[Set task] Set down only the lines running from the one with "world = obj.matrix_world.copy()" to the one with "shadow_level = 0.6", both lines included, exactly as they stand, please.

┄┄┄┄┄┄┄┄┄┄┄┄┄┄┄┄┄┄┄┄

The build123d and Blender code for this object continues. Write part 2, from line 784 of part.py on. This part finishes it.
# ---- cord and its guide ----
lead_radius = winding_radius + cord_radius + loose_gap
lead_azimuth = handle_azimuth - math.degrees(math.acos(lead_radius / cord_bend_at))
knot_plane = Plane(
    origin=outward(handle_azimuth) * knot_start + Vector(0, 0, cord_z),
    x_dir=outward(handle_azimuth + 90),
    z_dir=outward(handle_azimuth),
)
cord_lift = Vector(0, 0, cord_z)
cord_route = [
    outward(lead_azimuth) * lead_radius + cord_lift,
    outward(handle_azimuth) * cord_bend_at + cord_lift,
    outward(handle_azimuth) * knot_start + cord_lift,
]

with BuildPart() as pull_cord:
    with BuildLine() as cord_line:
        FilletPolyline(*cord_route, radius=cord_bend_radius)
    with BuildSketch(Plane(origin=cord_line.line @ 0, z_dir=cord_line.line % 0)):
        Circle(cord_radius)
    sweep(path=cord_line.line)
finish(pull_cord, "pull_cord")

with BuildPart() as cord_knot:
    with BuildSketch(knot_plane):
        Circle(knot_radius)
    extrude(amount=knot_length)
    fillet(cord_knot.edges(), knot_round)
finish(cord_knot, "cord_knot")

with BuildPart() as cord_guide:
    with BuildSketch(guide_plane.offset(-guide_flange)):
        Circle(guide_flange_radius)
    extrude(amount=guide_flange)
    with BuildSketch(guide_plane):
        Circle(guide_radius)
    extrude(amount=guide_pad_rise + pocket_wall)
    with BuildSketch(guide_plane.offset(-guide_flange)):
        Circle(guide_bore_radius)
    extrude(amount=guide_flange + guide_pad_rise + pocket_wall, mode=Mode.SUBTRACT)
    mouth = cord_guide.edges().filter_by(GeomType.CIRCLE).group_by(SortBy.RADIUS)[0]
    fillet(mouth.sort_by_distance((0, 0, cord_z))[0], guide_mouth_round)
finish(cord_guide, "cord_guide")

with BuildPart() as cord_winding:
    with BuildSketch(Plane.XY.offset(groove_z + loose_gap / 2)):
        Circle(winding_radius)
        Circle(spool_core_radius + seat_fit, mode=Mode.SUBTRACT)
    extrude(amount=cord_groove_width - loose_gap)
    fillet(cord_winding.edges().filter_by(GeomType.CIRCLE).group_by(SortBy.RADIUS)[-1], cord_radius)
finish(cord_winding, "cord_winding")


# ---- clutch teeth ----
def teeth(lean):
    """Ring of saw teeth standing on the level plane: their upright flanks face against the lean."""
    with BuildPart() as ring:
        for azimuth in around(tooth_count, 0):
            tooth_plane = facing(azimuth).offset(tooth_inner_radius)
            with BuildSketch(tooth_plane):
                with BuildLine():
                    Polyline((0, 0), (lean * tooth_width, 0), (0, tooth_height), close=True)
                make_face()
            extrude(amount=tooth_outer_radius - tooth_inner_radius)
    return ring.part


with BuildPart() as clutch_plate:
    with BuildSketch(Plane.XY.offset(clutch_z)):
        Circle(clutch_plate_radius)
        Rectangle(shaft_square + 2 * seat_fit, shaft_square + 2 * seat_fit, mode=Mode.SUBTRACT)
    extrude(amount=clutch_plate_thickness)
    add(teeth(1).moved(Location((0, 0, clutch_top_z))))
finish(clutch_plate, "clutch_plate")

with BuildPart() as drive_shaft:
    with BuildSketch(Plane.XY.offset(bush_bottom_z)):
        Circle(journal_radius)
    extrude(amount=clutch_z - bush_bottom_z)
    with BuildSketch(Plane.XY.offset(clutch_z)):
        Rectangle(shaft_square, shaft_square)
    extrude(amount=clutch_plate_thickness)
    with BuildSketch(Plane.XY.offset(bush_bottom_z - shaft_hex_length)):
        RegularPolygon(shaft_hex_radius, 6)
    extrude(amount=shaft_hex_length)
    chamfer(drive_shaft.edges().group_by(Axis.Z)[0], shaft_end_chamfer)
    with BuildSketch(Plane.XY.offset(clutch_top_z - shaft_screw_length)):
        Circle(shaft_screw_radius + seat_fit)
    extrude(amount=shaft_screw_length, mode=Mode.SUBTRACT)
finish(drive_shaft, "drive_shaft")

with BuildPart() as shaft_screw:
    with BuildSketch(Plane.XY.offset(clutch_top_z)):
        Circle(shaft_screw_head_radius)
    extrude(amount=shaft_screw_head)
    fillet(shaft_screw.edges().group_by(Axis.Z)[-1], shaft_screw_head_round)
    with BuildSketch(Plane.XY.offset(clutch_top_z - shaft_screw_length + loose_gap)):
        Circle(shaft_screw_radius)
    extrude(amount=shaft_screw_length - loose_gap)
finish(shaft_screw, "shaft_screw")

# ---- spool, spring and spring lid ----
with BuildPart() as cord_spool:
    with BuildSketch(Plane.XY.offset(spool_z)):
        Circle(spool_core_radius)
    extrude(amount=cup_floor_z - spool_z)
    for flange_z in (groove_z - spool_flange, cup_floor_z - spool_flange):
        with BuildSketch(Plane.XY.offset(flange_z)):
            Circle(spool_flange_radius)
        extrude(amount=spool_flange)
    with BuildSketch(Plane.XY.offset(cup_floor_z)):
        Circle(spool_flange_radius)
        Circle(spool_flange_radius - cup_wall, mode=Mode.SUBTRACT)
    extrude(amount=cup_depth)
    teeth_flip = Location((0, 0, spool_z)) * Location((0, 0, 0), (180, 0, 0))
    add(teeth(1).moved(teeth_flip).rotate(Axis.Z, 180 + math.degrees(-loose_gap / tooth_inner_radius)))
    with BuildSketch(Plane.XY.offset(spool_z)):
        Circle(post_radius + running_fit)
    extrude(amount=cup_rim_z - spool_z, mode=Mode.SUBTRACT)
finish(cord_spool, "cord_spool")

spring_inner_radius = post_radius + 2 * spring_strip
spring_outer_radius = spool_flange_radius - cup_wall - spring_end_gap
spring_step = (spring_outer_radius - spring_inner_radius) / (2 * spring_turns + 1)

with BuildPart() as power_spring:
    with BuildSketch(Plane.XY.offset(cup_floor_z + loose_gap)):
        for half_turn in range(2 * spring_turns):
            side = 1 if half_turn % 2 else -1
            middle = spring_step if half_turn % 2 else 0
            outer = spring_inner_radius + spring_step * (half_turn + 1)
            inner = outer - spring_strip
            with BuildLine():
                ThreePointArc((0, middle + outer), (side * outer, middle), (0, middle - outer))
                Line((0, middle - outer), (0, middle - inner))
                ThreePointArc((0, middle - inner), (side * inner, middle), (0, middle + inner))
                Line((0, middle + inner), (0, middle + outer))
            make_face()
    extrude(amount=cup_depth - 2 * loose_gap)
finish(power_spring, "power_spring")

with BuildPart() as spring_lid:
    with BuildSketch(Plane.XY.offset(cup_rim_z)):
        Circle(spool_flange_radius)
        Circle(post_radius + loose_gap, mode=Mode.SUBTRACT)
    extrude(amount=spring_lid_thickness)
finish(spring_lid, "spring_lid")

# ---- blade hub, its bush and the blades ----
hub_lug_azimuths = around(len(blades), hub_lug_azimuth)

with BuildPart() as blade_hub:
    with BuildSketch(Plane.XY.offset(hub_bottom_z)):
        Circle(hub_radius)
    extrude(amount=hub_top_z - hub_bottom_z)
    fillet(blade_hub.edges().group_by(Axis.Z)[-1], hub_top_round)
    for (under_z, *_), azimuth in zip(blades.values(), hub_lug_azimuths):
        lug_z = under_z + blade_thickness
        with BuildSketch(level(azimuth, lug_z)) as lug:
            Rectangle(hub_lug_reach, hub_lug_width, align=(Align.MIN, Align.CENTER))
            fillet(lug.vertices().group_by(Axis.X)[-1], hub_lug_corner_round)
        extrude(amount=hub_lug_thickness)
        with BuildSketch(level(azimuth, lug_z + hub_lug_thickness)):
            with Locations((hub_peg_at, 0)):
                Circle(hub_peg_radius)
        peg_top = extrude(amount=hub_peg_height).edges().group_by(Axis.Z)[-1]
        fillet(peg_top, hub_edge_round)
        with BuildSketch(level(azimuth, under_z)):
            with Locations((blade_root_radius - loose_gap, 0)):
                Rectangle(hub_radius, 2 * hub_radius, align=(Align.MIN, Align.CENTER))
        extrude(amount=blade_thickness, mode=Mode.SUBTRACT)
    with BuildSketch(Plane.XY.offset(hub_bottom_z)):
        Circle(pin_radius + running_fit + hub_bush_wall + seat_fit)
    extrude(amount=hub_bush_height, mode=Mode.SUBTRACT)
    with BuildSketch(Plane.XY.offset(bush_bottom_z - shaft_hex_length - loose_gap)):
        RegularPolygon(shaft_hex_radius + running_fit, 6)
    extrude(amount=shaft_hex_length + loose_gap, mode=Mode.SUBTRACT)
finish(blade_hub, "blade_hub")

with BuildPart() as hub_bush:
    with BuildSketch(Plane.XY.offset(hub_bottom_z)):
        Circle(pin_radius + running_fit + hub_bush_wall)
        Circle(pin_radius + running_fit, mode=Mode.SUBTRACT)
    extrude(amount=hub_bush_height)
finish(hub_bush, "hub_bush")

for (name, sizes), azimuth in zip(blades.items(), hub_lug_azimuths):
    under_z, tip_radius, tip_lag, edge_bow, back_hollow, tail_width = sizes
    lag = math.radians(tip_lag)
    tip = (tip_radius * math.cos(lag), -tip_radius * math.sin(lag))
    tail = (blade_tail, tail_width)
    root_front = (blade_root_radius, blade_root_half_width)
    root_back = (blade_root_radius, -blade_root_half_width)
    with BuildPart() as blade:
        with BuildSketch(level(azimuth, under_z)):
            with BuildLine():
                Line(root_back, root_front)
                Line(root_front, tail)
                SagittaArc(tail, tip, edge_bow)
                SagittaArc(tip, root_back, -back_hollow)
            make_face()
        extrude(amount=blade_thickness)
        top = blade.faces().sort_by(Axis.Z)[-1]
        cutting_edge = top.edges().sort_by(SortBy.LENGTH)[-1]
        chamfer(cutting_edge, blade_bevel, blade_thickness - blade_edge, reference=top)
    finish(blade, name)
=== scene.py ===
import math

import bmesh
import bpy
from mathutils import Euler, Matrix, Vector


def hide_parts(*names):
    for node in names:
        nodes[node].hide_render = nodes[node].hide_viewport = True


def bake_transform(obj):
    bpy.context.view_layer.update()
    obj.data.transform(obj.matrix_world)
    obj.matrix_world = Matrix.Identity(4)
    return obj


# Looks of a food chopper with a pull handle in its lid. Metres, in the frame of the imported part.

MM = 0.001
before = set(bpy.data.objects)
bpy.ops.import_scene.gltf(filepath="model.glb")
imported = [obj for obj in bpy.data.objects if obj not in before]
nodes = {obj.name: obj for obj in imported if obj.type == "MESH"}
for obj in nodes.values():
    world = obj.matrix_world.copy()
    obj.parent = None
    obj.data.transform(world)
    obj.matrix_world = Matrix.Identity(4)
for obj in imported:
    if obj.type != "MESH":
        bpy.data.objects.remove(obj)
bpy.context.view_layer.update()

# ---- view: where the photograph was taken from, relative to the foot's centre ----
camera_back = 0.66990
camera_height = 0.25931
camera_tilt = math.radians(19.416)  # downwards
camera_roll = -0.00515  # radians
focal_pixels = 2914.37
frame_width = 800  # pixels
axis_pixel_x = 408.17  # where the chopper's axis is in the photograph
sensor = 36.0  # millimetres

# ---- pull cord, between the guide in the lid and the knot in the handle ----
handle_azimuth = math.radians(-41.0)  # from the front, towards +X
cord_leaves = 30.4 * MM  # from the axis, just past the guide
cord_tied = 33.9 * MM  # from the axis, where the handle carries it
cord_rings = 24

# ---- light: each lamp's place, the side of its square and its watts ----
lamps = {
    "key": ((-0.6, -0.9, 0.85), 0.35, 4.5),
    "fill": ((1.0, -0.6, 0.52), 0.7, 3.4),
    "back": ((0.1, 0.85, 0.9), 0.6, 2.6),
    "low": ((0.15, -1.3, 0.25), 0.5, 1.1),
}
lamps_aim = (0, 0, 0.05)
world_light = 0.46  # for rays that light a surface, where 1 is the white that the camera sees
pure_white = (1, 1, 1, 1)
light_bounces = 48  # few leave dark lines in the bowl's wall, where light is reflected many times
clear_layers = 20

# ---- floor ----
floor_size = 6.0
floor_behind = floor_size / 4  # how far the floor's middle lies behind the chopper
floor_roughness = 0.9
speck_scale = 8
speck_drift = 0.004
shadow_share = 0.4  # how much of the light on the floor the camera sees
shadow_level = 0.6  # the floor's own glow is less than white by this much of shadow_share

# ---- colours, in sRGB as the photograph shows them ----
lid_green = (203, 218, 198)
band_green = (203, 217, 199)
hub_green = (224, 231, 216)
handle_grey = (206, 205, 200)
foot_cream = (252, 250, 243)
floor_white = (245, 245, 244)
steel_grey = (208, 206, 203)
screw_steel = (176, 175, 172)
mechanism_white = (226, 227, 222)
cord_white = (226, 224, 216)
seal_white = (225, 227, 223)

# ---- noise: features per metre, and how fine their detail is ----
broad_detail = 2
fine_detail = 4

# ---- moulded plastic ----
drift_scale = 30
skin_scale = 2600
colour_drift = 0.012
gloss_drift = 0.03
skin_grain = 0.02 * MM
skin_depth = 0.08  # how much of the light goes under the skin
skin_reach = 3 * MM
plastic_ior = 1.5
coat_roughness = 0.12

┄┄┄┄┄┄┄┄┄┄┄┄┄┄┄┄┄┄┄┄

[Response below]
    world = obj.matrix_world.copy()
    obj.parent = None
    obj.data.transform(world)
    obj.matrix_world = Matrix.Identity(4)
for obj in imported:
    if obj.type != "MESH":
        bpy.data.objects.remove(obj)
bpy.context.view_layer.update()

# ---- view: where the photograph was taken from, relative to the foot's centre ----
camera_back = 0.66990
camera_height = 0.25931
camera_tilt = math.radians(19.416)  # downwards
camera_roll = -0.00515  # radians
focal_pixels = 2914.37
frame_width = 800  # pixels
axis_pixel_x = 408.17  # where the chopper's axis is in the photograph
sensor = 36.0  # millimetres

# ---- pull cord, between the guide in the lid and the knot in the handle ----
handle_azimuth = math.radians(-41.0)  # from the front, towards +X
cord_leaves = 30.4 * MM  # from the axis, just past the guide
cord_tied = 33.9 * MM  # from the axis, where the handle carries it
cord_rings = 24

# ---- light: each lamp's place, the side of its square and its watts ----
lamps = {
    "key": ((-0.6, -0.9, 0.85), 0.35, 4.5),
    "fill": ((1.0, -0.6, 0.52), 0.7, 3.4),
    "back": ((0.1, 0.85, 0.9), 0.6, 2.6),
    "low": ((0.15, -1.3, 0.25), 0.5, 1.1),
}
lamps_aim = (0, 0, 0.05)
world_light = 0.46  # for rays that light a surface, where 1 is the white that the camera sees
pure_white = (1, 1, 1, 1)
light_bounces = 48  # few leave dark lines in the bowl's wall, where light is reflected many times
clear_layers = 20

# ---- floor ----
floor_size = 6.0
floor_behind = floor_size / 4  # how far the floor's middle lies behind the chopper
floor_roughness = 0.9
speck_scale = 8
speck_drift = 0.004
shadow_share = 0.4  # how much of the light on the floor the camera sees
shadow_level = 0.6  # the floor's own glow is less than white by this much of shadow_share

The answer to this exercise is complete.